People who don’t practice criminal defense tend to have a number of funny misconceptions about how the process works. Sadly, some people who do practice criminal defense also tend to have a number of funny misconceptions about how the process works. One huge area where non-practitioners and even some practitioners seem to get confused is disclosure. “We’d better not tip our hand,” I hear over and over again.

In Arizona state courts, far more so than in federal court, the disclosure rules are quite extensive. The state must comply with all kinds of requirements as the case proceeds. At the arraignment, it must turn over all law enforcement reports as well as the names and addresses of experts and the results of completed physical examinations, scientific tests, experiments, or comparisons. Within 30 days after that, the state must provide the defense with pretty much every piece of information or evidence it would need to assess the case. Other less-important disclosure deadlines continue to occur more or less right up to trial, but the important stuff comes out early in the process. There are even rules providing for sanctions, though the sanctions, like preclusion, are used less frequently by courts than they should be. There’s plenty to complain about with Arizona’s system, but I must admit the discovery rules aren’t bad.

The rules, however, don’t just apply to the state. There’s a whole list of things a defendant must do upon the state’s request. The defense has its own primary disclosure to make, more or less a mirror of the state’s primary disclosure, and it’s due 10 days after the state’s disclosure or 40 days after arraignment, whichever comes first.
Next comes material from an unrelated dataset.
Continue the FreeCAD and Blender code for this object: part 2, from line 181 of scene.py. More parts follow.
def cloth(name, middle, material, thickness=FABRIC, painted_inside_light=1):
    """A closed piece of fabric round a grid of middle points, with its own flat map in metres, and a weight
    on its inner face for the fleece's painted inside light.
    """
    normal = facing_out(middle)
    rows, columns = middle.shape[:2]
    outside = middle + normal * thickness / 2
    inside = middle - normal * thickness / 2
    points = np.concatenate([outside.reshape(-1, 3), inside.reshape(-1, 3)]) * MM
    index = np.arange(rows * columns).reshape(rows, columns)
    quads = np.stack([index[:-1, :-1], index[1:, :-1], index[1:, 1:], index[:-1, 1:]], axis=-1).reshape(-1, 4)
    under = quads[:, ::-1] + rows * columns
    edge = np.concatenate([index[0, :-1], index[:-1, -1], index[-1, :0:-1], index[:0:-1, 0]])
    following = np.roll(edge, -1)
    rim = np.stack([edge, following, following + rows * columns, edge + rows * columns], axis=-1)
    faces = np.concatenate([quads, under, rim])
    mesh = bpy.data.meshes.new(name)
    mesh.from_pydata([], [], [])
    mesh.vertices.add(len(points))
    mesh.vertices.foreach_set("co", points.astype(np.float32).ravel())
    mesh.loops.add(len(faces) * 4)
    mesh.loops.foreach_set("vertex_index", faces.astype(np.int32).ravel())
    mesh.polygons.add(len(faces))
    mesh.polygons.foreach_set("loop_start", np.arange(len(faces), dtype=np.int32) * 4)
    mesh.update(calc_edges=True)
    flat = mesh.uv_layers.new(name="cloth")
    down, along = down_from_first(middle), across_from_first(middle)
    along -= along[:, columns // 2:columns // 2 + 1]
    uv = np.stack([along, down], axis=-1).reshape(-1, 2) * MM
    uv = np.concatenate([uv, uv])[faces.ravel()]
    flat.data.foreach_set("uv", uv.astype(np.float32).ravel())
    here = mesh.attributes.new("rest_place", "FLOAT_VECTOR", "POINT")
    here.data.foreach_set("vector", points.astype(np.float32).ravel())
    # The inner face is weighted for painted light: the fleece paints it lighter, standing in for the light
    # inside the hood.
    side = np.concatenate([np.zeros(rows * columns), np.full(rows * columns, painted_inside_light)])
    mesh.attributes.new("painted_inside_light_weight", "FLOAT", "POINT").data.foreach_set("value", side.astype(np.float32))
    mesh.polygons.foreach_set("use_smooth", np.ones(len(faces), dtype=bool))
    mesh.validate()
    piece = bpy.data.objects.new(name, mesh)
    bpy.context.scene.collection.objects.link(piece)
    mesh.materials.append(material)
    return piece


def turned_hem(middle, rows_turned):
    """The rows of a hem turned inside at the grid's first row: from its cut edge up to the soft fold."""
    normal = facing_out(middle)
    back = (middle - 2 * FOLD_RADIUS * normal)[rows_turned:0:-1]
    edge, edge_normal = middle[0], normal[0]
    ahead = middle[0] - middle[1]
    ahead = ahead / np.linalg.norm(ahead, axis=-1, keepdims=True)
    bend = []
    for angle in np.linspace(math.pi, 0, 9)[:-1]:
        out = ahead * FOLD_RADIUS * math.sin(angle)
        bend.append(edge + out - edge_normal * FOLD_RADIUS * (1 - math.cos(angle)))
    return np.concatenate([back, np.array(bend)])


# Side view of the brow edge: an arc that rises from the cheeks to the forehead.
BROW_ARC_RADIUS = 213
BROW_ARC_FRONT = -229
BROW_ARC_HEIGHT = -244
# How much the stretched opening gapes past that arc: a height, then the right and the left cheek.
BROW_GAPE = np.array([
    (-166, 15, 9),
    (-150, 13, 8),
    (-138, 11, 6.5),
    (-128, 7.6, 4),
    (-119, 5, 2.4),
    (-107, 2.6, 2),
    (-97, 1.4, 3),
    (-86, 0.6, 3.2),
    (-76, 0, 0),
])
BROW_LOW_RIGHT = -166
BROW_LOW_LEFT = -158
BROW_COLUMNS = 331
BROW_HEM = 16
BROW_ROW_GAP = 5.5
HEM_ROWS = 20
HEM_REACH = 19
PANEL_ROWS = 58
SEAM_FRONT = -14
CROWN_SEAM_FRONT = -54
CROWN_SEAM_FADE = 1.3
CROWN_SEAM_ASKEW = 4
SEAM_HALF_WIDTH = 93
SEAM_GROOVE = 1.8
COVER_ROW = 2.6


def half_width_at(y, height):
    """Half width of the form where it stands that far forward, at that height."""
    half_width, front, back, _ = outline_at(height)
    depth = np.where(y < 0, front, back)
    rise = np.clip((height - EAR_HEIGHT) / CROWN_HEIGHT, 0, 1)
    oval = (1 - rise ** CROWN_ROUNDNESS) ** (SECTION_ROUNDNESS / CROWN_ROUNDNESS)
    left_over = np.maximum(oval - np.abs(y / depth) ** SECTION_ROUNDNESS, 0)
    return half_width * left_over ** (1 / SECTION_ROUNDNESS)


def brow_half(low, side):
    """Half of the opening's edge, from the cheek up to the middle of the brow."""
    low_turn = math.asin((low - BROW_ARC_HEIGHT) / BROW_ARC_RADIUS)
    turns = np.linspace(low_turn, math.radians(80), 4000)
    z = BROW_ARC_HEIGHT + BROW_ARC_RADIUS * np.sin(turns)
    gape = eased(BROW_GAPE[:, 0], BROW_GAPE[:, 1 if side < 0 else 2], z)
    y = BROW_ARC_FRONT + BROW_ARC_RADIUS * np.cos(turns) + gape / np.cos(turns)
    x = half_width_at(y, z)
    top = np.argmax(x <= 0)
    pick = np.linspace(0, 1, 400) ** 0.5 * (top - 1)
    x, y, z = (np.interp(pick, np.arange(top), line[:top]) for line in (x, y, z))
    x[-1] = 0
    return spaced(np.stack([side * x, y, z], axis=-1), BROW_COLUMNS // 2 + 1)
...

By that deadline, the defense must provide its notice of defenses in writing, specifying all defenses the defendant intends to present at trial.

Your disclosure statement probably says you reserve the right to supplement any part of your disclosure up to and including the day of trial, but if you spring an alibi defense and accompanying witness list on the state on the eve of trial, you’re probably going to have a problem. You might end up a test case for preclusion, or more likely, you’ll end up looking at a bar complaint.
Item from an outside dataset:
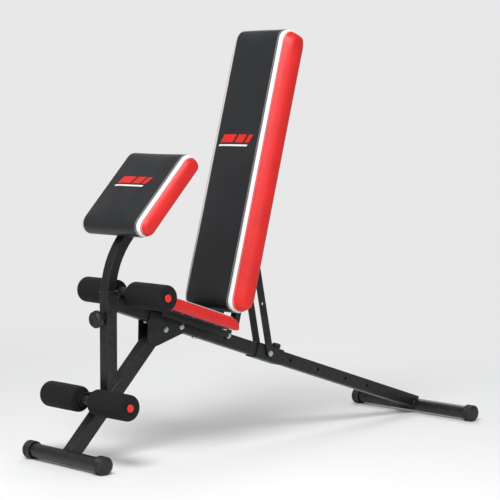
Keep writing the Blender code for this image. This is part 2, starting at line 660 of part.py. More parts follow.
def build_backrest(rail, back, steel, zinc, plastic):
    middle = BACK_RAIL_INNER_Y + BACK_RAIL_HALF
    pivot = drill("back_rail_holes", back, STRUT_BOLT_RADIUS + HOLE_CLEARANCE, 4 * BACK_RAIL_OUTER_Y,
                  [at(STRUT_PIVOT) @ ALONG_Y])
    hinge = drill("hinge_ear_holes", back, FRAME_BOLT_RADIUS + HOLE_CLEARANCE, 4 * EAR_OUTER_Y, [ALONG_Y])
    near, far = RAIL_HALF + GAP, EAR_OUTER_Y - SHEET
    jog = far - near
    ear = [(-EAR_START, near), (EAR_JOG, near), (EAR_JOG + jog, far), (EAR_END, far), (EAR_END, far + SHEET),
           (EAR_JOG + jog - 0.4 * SHEET, far + SHEET), (EAR_JOG - 0.4 * SHEET, near + SHEET),
           (-EAR_START, near + SHEET)]
    for side, sign in SIDES:
        tube = square_tube("back_rail_" + side, back, at(BACK_RAIL_START, sign * middle) @ ALONG_X,
                           BACK_RAIL_SIZE, BACK_RAIL_WALL, BACK_RAIL_END - BACK_RAIL_START, steel,
                           corner=0.002)
        cut(tube, pivot)
        bent = plate("hinge_ear_" + side, back, Matrix(), [[(x, sign * y) for x, y in ear]],
                     BACK_RAIL_SIZE - 2 * GAP, steel)
        cut(as_mesh(bent), hinge)
        box("back_rail_plug_" + side, back,
            (BACK_RAIL_END + GAP, sign * middle - BACK_RAIL_HALF, -BACK_RAIL_HALF),
            (BACK_RAIL_END + GAP + SHEET, sign * middle + BACK_RAIL_HALF, BACK_RAIL_HALF), plastic,
            corner=0.001)
    width = 2 * (BACK_RAIL_INNER_Y - GAP)
    square_tube("back_crossbar", back, at(CROSSBAR, -width / 2) @ ALONG_Y, BACK_RAIL_SIZE - 2 * GAP,
                BACK_RAIL_WALL, width, steel, corner=0.002)
    face = near + SHEET + GAP
    bolt("hinge_bolt", rail, at(HINGE_S, -face, HINGE_RISE) @ IN_XZ, FRAME_BOLT_RADIUS, 2 * face, zinc,
         nut=True)
    face = BACK_RAIL_OUTER_Y + GAP
    bolt("strut_bolt", back, at(STRUT_PIVOT, -face) @ IN_XZ, STRUT_BOLT_RADIUS, 2 * face, zinc, nut=True)


def as_mesh(piece):
    """The piece as a mesh with its caps welded, for a Boolean, in its parent's frame."""
    graph = bpy.context.evaluated_depsgraph_get()
    mesh = bpy.data.meshes.new_from_object(piece.evaluated_get(graph))
    bm = bmesh.new()
    bm.from_mesh(mesh)
    bmesh.ops.remove_doubles(bm, verts=bm.verts, dist=1e-6)
    bmesh.ops.recalc_face_normals(bm, faces=bm.faces)
    name, parent, matrix = piece.name, piece.parent, piece.matrix_basis.copy()
    material = piece.data.materials[0]
    bpy.data.meshes.remove(mesh)
    bpy.data.objects.remove(piece, do_unlink=True)
    return new_piece(name, mesh_of(bm, name), parent, matrix, material)


def build_back_pad(slide, vinyl, wood, plastic):
    half = PAD_WIDTH / 2
    cushion = pad("back_pad", slide, (BACK_PAD_START, -half, BACK_PAD_FLOOR),
                  (BACK_PAD_START + BACK_PAD_LENGTH, half, BACK_PAD_FLOOR + BACK_PAD_THICKNESS),
                  PAD_END_ROUND, PAD_END_ROUND, vinyl)
    pocket = padded_board("back_board", slide, BACK_PAD_START, BACK_PAD_LENGTH, BACK_PAD_FLOOR,
                          BOARD_MARGIN + PAD_END_ROUND, wood)[1]
    cut(cushion, pocket)
    low, high = BACK_RAIL_HALF + GAP, BACK_RAIL_HALF + GAP + SADDLE_THICKNESS
    lip = BACK_RAIL_OUTER_Y + SADDLE_CLEARANCE
    outline = [(-lip, low), (-lip, low - SADDLE_LIP), (-lip - SHEET, low - SADDLE_LIP), (-lip - SHEET, high),
               (lip + SHEET, high), (lip + SHEET, low - SADDLE_LIP), (lip, low - SADDLE_LIP), (lip, low)]
    for name, x in zip(("lower", "upper"), SADDLES):
        plate("saddle_" + name, slide, at(x) @ IN_YZ, [outline], SADDLE_LENGTH, plastic)


def build_strut(strut, lower_hole, middle_hole, steel):
    outline = link((0, 0), STRUT_WIDTH / 2, (lower_hole, 0), STRUT_WIDTH / 2)
    holes = [ring((0, 0), STRUT_BOLT_RADIUS + HOLE_CLEARANCE)]
    holes += [ring((x, 0), STRUT_HOLE_RADIUS) for x in (middle_hole, lower_hole)]
    middle = (STRUT_INNER_Y + STRUT_OUTER_Y) / 2
    face = STRUT_OUTER_Y + GAP
    for side, sign in SIDES:
        plate("strut_bar_" + side, strut, at(y=sign * middle) @ IN_XZ, [outline] + holes, STRUT_THICKNESS,
              steel)
        bolt("strut_pin_" + side, strut, at(lower_hole, sign * face) @ outwards(sign),
             STRUT_HOLE_RADIUS - GAP,
             face - STRUT_INNER_Y, steel)


def build_slider(slider, steel):
    sleeve = square_tube("slider_sleeve", slider, at(-SLEEVE_FRONT) @ ALONG_X, 2 * SLEEVE_HALF, SLEEVE_WALL,
                         SLEEVE_FRONT + SLEEVE_REAR, steel, corner=0.004)
    side = drill("slider_pin_holes", slider, RAIL_HOLE_RADIUS, 4 * SLEEVE_HALF, [ALONG_Y])
    top = drill("slider_knob_hole", slider, SLIDER_PIN_RADIUS + HOLE_CLEARANCE, SLEEVE_HALF,
                [at(SLIDER_KNOB_X, 0, SLEEVE_HALF)])
    cut(sleeve, side, top)


def build_post_knob(post_face, joint, steel, plastic):
    """The sprung pull pin on the post, z out of the post: boss and spring stay, knob and pin move."""
    inside = POST_BOSS_LENGTH - POST_BOSS_END
    hole = POST_PIN_RADIUS + HOLE_CLEARANCE
    turned("post_boss", post_face, Matrix(),
           [(POST_BOSS_BORE, GAP), (POST_BOSS_BORE, inside), (hole, inside), (hole, POST_BOSS_LENGTH),
            (POST_BOSS_RADIUS - POST_BOSS_EDGE, POST_BOSS_LENGTH),
            (POST_BOSS_RADIUS, POST_BOSS_LENGTH - POST_BOSS_EDGE),
            (POST_BOSS_RADIUS, GAP)], steel, hollow=True)
    helix("post_spring", post_face, Matrix(), (POST_BOSS_BORE + POST_PIN_RADIUS) / 2, SPRING_WIRE_RADIUS,
          POST_COLLAR_TOP + GAP, inside - GAP, SPRING_TURNS, steel)
    collar = POST_BOSS_BORE - HOLE_CLEARANCE
    nose = GAP - POST_WALL - CURL_CLEARANCE
    stem = POST_KNOB_TOP - POST_KNOB_ROOF
    turned("post_pin", joint, Matrix(),
           [(0, stem), (POST_PIN_RADIUS, stem), (POST_PIN_RADIUS, POST_COLLAR_TOP), (collar, POST_COLLAR_TOP),
            (collar, 2 * GAP), (POST_PIN_RADIUS, 2 * GAP), (POST_PIN_RADIUS, nose), (0, nose)], steel)
    knob("post_knob", joint, POST_KNOB_RADIUS, POST_KNOB_SKIRT, POST_KNOB_TOP,
         POST_BOSS_RADIUS + KNOB_CLEARANCE,
         POST_BOSS_LENGTH + KNOB_CLEARANCE, POST_PIN_RADIUS + GAP, stem + GAP, plastic)


def build_slider_knob(joint, steel, plastic):
    """The pull pin on the slider, z pointing out of its top wall."""
    nose = GAP - SLEEVE_WALL - SLEEVE_CLEARANCE
    stem = SLIDER_KNOB_TOP - SLIDER_KNOB_ROOF
    turned("slider_pin", joint, Matrix(),
           [(0, stem), (SLIDER_PIN_RADIUS, stem), (SLIDER_PIN_RADIUS, nose), (0, nose)], steel)
    knob("slider_knob", joint, SLIDER_KNOB_RADIUS, SLIDER_KNOB_SKIRT, SLIDER_KNOB_TOP,
         SLIDER_PIN_RADIUS + 4 * KNOB_CLEARANCE, stem - SLIDER_KNOB_ROOF, SLIDER_PIN_RADIUS + GAP, stem + GAP,
         plastic)


def build_curl_post(curl, vinyl, wood, steel):
    bm = bmesh.new()
    half = CURL_TUBE_HALF
    corners = [bm.verts.new((x, y, CURL_BOTTOM_Z)) for x, y in ((-half, -half), (half, -half), (half, half),
                                                                (-half, half))]
    edges = [bm.edges.new((corners[i - 1], corners[i])) for i in range(4)]

    def extruded(ring_edges, move):
        made = bmesh.ops.extrude_edge_only(bm, edges=ring_edges)["geom"]
        points = [item for item in made if isinstance(item, bmesh.types.BMVert)]
        bmesh.ops.translate(bm, vec=move, verts=points)
        return [item for item in made if isinstance(item, bmesh.types.BMEdge)]

    top = extruded(edges, (0, 0, CURL_BEND_Z - CURL_BOTTOM_Z))
    points = list({vert for edge in top for vert in edge.verts})
    bent = bmesh.ops.spin(bm, geom=points + top, cent=(CURL_BEND_RADIUS, 0, CURL_BEND_Z), axis=(0, 1, 0),
                          angle=radians(CURL_BEND_ANGLE), steps=8)["geom_last"]
    last = [item for item in bent if isinstance(item, bmesh.types.BMEdge)]
    turn = radians(CURL_BEND_ANGLE)
    extruded(last, (CURL_ARM * sin(turn), 0, CURL_ARM * cos(turn)))
    bmesh.ops.recalc_face_normals(bm, faces=bm.faces)
    tube = as_tube(new_piece("curl_tube", mesh_of(bm, "curl_tube"), curl, Matrix(), steel), CURL_WALL, 0.003)
    holes = drill("curl_tube_holes", curl, RAIL_HOLE_RADIUS, CURL_TUBE_HALF,
                  [at(-CURL_TUBE_HALF, 0, POST_KNOB_Z - drop) @ ALONG_X for drop in CURL_HOLES])
    cut(tube, holes)

    end = Vector((CURL_BEND_RADIUS * (1 - cos(turn)), 0, CURL_BEND_Z + CURL_BEND_RADIUS * sin(turn)))
    head = new_frame("curl_head", world_of(curl) @ tilted(end, CURL_BEND_ANGLE - 90), curl)
    side = CURL_PLATE_WIDTH / 2
    box("curl_plate", head, (CURL_PLATE_START, -side, CURL_PLATE_FLOOR),
        (CURL_PLATE_END, side, CURL_PLATE_FLOOR + SHEET), steel)
    width = CURL_PAD_WIDTH / 2
    cushion = pad("curl_pad", head, (CURL_PAD_START, -width, CURL_PAD_FLOOR),
                  (CURL_PAD_START + CURL_PAD_LENGTH, width, CURL_PAD_FLOOR + CURL_PAD_THICKNESS),
                  CURL_PAD_ROUND, CURL_PAD_ROUND, vinyl)
    pocket = padded_board("curl_board", head, CURL_PAD_START, CURL_PAD_LENGTH, CURL_PAD_FLOOR,
                          BOARD_MARGIN + CURL_PAD_ROUND, wood, CURL_PAD_WIDTH)[1]
    cut(cushion, pocket)


def main():
    steel = new_material("black_steel", (0.022, 0.023, 0.025), 0.42)
    bright = new_material("zinc", (0.62, 0.68, 0.72), 0.3, 1.0)
    black_plastic = new_material("black_plastic", (0.012, 0.012, 0.013), 0.5)
    red_plastic = new_material("red_plastic", (0.75, 0.035, 0.02), 0.35)
    foam = new_material("black_foam", (0.008, 0.008, 0.008), 0.9)
    vinyl = new_material("padding_vinyl", (0.62, 0.02, 0.018), 0.45)
    wood = new_material("plywood", (0.42, 0.28, 0.16), 0.7)

    rail = new_frame("rail_frame", tilted(rail_point(0), RAIL_TILT), BENCH_FRAME)
    build_feet(steel, black_plastic)
    build_rail(rail, steel)
    build_leg_and_post(rail, steel)
    build_gussets(rail, steel, bright)
    build_rollers(foam, steel, red_plastic)
    build_seat(rail, vinyl, wood, steel)

    curl = new_frame("curl_joint", at(POST_AXIS_X, 0, 0), BENCH_FRAME)
    build_curl_post(curl, vinyl, wood, steel)
    face = at(POST_AXIS_X - POST_SIZE / 2, 0, POST_KNOB_Z) @ Matrix.Rotation(radians(-90), 4, "Y")
    build_post_knob(new_frame("post_face", face, BENCH_FRAME),
                    new_frame("post_knob_joint", face, BENCH_FRAME), steel,
                    black_plastic)

    back = new_frame("backrest_joint", tilted(rail_point(HINGE_S, HINGE_RISE), -UPRIGHT_ANGLE), BENCH_FRAME)
    build_backrest(rail, back, steel, bright, black_plastic)
    build_back_pad(new_frame("back_pad_joint", world_of(back), back), vinyl, wood, black_plastic)

    pivot = back_point(STRUT_PIVOT, UPRIGHT_ANGLE)
    foot = rail_point(RAIL_HOLES[UPRIGHT_HOLE])
    lowered = rail_point(RAIL_HOLES[LOWERED_HOLE]) - back_point(STRUT_PIVOT, LOWERED_ANGLE)
    strut = new_frame("strut_joint", tilted(pivot, degrees(atan2(pivot.z - foot.z, foot.x - pivot.x))), back)
    build_strut(strut, (foot - pivot).length, lowered.length, steel)

    slider = new_frame("slider_joint", tilted(foot, RAIL_TILT), rail)
    build_slider(slider, steel)
    top = world_of(slider) @ at(SLIDER_KNOB_X, 0, SLEEVE_HALF)
    build_slider_knob(new_frame("slider_knob_joint", top, slider), steel, black_plastic)


clear_scene()
BENCH = new_collection("sit_up_bench")
CUTTERS = new_collection("cutters")
BENCH_FRAME = new_frame("bench", Matrix())
main()
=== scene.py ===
"""Looks of the adjustable sit up bench: upholstery, foam, fasteners, finishes and its studio."""

import json

import bmesh
import bpy
from math import atan2, ceil, cos, pi, radians, sin
from mathutils import Matrix, Vector
from mathutils.bvhtree import BVHTree


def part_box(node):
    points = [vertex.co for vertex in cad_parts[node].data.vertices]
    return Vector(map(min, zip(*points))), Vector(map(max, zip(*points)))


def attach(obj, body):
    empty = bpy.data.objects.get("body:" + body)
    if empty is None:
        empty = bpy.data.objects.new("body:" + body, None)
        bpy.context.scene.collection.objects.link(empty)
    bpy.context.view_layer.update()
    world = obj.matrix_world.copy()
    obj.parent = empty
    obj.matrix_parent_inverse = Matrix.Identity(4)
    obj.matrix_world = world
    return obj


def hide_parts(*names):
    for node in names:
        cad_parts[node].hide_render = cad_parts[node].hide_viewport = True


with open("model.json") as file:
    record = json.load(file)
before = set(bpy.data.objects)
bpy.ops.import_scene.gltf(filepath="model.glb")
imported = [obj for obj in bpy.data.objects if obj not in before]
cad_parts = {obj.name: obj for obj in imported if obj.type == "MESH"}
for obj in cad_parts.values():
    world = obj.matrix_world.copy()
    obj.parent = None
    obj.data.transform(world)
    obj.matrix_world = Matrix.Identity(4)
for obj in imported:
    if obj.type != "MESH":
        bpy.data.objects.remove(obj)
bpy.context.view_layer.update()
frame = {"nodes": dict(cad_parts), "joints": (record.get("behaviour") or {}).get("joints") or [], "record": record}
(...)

Everyone knows our clients sometimes love eleventh-hour surprise witnesses and mad scrambles before trial to gather new evidence. The system will generally admonish them for a little trickery, but not much more. When the lawyer sits on the information and fails to disclose it for no reason other than to avoid tipping his or her hand, the system isn’t nearly as kind. There will be repercussions.

Knowing just how much and when to disclose is an important part of a criminal defense lawyer’s role. It must happen within the framework of the rules, however. No matter how exciting it might be if it was, this isn’t TV drama. The Arizona criminal justice system is not brought to you by Dick Wolf. I don’t have to spoon feed my defense to the state or give the prosecutor a written draft of my intended opening statement at trial, but I can’t engage in dramatic trickery when it comes to the content of the defense.

If more people understood that, I think I’d hear a lot less about the importance of not tipping our hand.